Perform this exercise on a decline bench that is set between 10 and 25 degrees of declination in relation to the floor. Lift the barbell off the rack and hold at arms’ length. Bring the bar to a point about two inches above the nipples, and keep your elbows extended just short of lockout during the pressing portion of the movement.

2. Close-grip bench press. From a supine position (lying on a bench), lift the barbell off the rack and hold at arms’ length. Bring the bar to the lower portion of your sternum, and extend your elbows just short of lockout during the pressing movement. Most individuals should use a 14-inch grip in this exercise. Any narrower tends to create enormous strain on the wrists and elbows.

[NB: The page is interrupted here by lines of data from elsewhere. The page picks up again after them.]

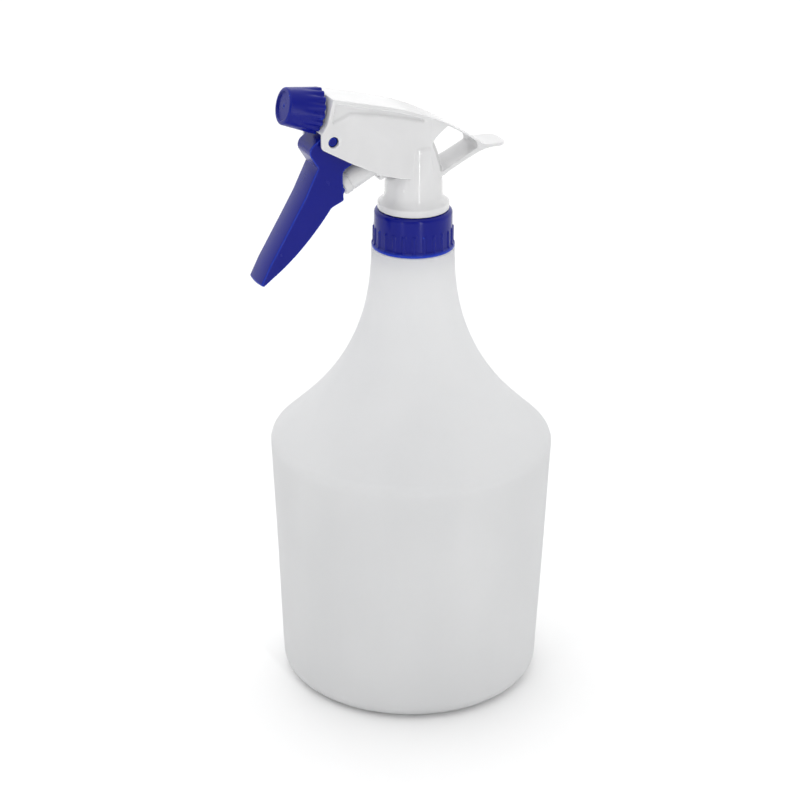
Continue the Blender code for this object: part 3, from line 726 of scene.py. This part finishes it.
def shoulder_bulge(angle, radius, height):
    """The column keeps its full width across the head, where it swells out of each cheek."""
    side = max(0.0, abs(math.sin(angle)) ** 3 - max(0.0, math.cos(angle)))
    full = column_radius - 0.35 * ramp(height, 214.0, 226.0) - 6.0 * ramp(height, 222.5, 231.0)
    return max(0.0, full - radius) * ramp(side, 0.15, 0.8) * ramp(height, 205.0, 209.0)


column = filled_in(column, 1.0)
combine(body, turned("column", column, even_angles(120), shoulder_bulge), "UNION")

cavity = roof_line(-35.3, 1.2, 24, roof_wall)
cavity += [(1.5, 213.0), (-9.0, 212.4), (-12.6, 208.0), (-48.0, 208.0), (-48.0, 233.4), (-38.4, 233.4)]
combine(body, slab("cavity", cavity, -cavity_half, cavity_half), "DIFFERENCE")
bore = [(0, 190.0), (column_bore, 190.0), (column_bore, 204.5), (9.3, 211.0), (8.7, 215.0), (7.5, 219.5)]
bore += [(6.2, 223.0), (4.9, 225.4), (4.0, 227.4), (4.0, 232.2), (0, 232.2)]
combine(body, turned("bore", bore, even_angles(96)), "DIFFERENCE")
front_hole = [(0, -5.0), (5.7, -5.0), (5.7, 3.0), (0, 3.0)]
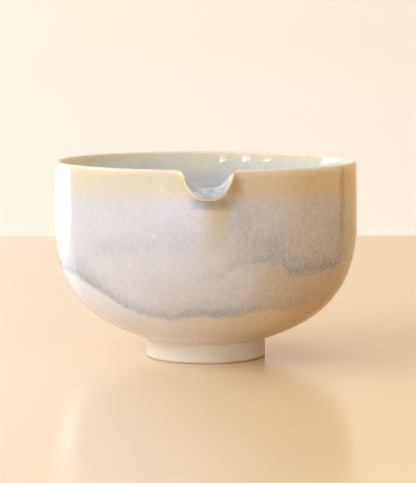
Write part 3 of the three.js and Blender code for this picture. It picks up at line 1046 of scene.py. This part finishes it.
def area_light(name, place, target, size, power, colour):
    data = bpy.data.lights.new(name, "AREA")
    data.shape = "RECTANGLE"
    data.size, data.size_y = size
    data.energy = power
    data.color = colour
    light = bpy.data.objects.new(name, data)
    light.location = place
    direction = Vector(target) - Vector(place)
    light.rotation_euler = direction.to_track_quat("-Z", "Y").to_euler()
    light.visible_camera = False
    bpy.context.collection.objects.link(light)
    return light


# A soft key from the left, a window behind the left side that only shines in the glaze, and
# three lamps in front, left of the camera, by their turns from the front
KEY_PLACE = (-1.05, -0.45, 0.8)
KEY_TARGET = (0, 0, 0.05)
KEY_SIZE = (1.8, 0.5)
KEY_POWER = 11.0
KEY_COLOUR = (0.88, 0.95, 1)
WINDOW_PLACE = (-0.2865, 0.283, 0.083)
WINDOW_TARGET = (0, 0.003, 0.083)
WINDOW_SIZE = (0.224, 0.165)
WINDOW_POWER = 0.55
WINDOW_COLOUR = (0.86, 0.93, 1)
LAMP_TURNS = (16, 35, 56)
LAMP_HEIGHT = 0.24
LAMP_TARGET = (0, 0, 0.075)
LAMP_SIZE = (0.06, 0.02)
LAMP_POWER = 0.11
LAMP_COLOUR = (1, 1, 1)
ROOM_COLOUR = (1, 0.97, 0.94, 1)
ROOM_STRENGTH = 0.645
area_light("soft_key", KEY_PLACE, KEY_TARGET, KEY_SIZE, KEY_POWER, KEY_COLOUR)
window = area_light("window", WINDOW_PLACE, WINDOW_TARGET, WINDOW_SIZE, WINDOW_POWER, WINDOW_COLOUR)
window.visible_diffuse = False
for number, turn in enumerate(LAMP_TURNS):
    a = math.radians(turn)
    far = (-math.sin(a), -math.cos(a), LAMP_HEIGHT)
    area_light(f"lamp_{number}", far, LAMP_TARGET, LAMP_SIZE, LAMP_POWER, LAMP_COLOUR)
world = bpy.data.worlds.new("room")
world.use_nodes = True
world.node_tree.nodes["Background"].inputs["Color"].default_value = ROOM_COLOUR
world.node_tree.nodes["Background"].inputs["Strength"].default_value = ROOM_STRENGTH
bpy.context.scene.world = world
bpy.context.scene.view_settings.view_transform = "Standard"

As soon as the bar is four to six inches above the chest, concentrate on pushing the bar back toward the uprights and move your elbows under the bar to have a more effective biomechanical advantage. Locking out your elbows would take the precious muscle-building tension away from your triceps, so just go to 95 percent of lockout. For obvious safety reasons and to ensure the longevity of your rotator cuff muscles, have a partner help you unrack and rack the barbell.

And the number-one exercise for developing the triceps is…

1. Convergent bar dips (a.k.a. V-bar dips). This is the absolute king of triceps builders. Yet, like other ever-demanding movements such as squats and chins, it rarely makes the pages of general fitness magazines.

Dips were a key exercise for bodybuilders of the past, and as a result those muscle builders were as strong as they looked. One of the best dippers who made the cover of many muscle magazines is Marvin Eder. Eder could perform a single repetition with 434 pounds at a bodyweight of 198 pounds. Pat Casey, incidentally, at a bodyweight of 300 pounds, could perform a single rep with 380 pounds strapped to his waist.

To start the exercise, grasp the bars and boost yourself up until you’ve stabilized yourself at arms’ length over the handles. If you have access to the better V-shaped dipping bar, use as narrow a grip as possible without compromising shoulder integrity. Begin the exercise by lowering your body as far as possible in between the bars, making sure to keep lowering until your biceps make contact with your forearms. In other words, your triceps must get fully stretched. Once you reach the bottom position, press yourself back up by extending your elbows. Try to stay as upright as possible throughout the range of motion. If you lean too far forward, you’ll just be bringing your pecs into the movement.

If you can’t lower yourself under control until your biceps make contact with your forearms, perform the decline close-grip bench press movement until your elbow extension strength is sufficient. Incomplete range in the triceps dip is a complete waste of time. Further, don’t cheat yourself by performing chopped reps – that is, not going all the way down and coming up only three fourths of the way. Keep in mind that your elbows should only travel to 98 percent of full elbow extension to maintain maximal tension on the triceps.

At first, your bodyweight will probably suffice as the means of resistance. As you get stronger, you can progressively increase the resistance by holding a dumbbell between your legs or by hooking a plate or dumbbell in a specialized chin/dip belt. There are a lot of models on the market, including good ones that are standard leather lifting belts with hooks sewn into the belt. Belts that tree climbers use are the best; these can be bought inexpensively on eBay. Of course, adding chains to the belt will help match the resistance curve even better.

Do not use the version where you put your feet on a bench in front of you and your hands behind you. This exercise, along with Smith machine pressing exercises, is a major cause of shoulder impingement syndrome in the bodybuilding community.

Okay, so it’s not realistic for you to use all these movements in any one workout. Don’t sweat it. Think of this list as kind of a restaurant menu of triceps movements, and use it to plan current and future workouts. Unfortunately, there’s no fortune cookie to go along with it. But if there were, it would say: “Your future promises long life and humongous triceps.”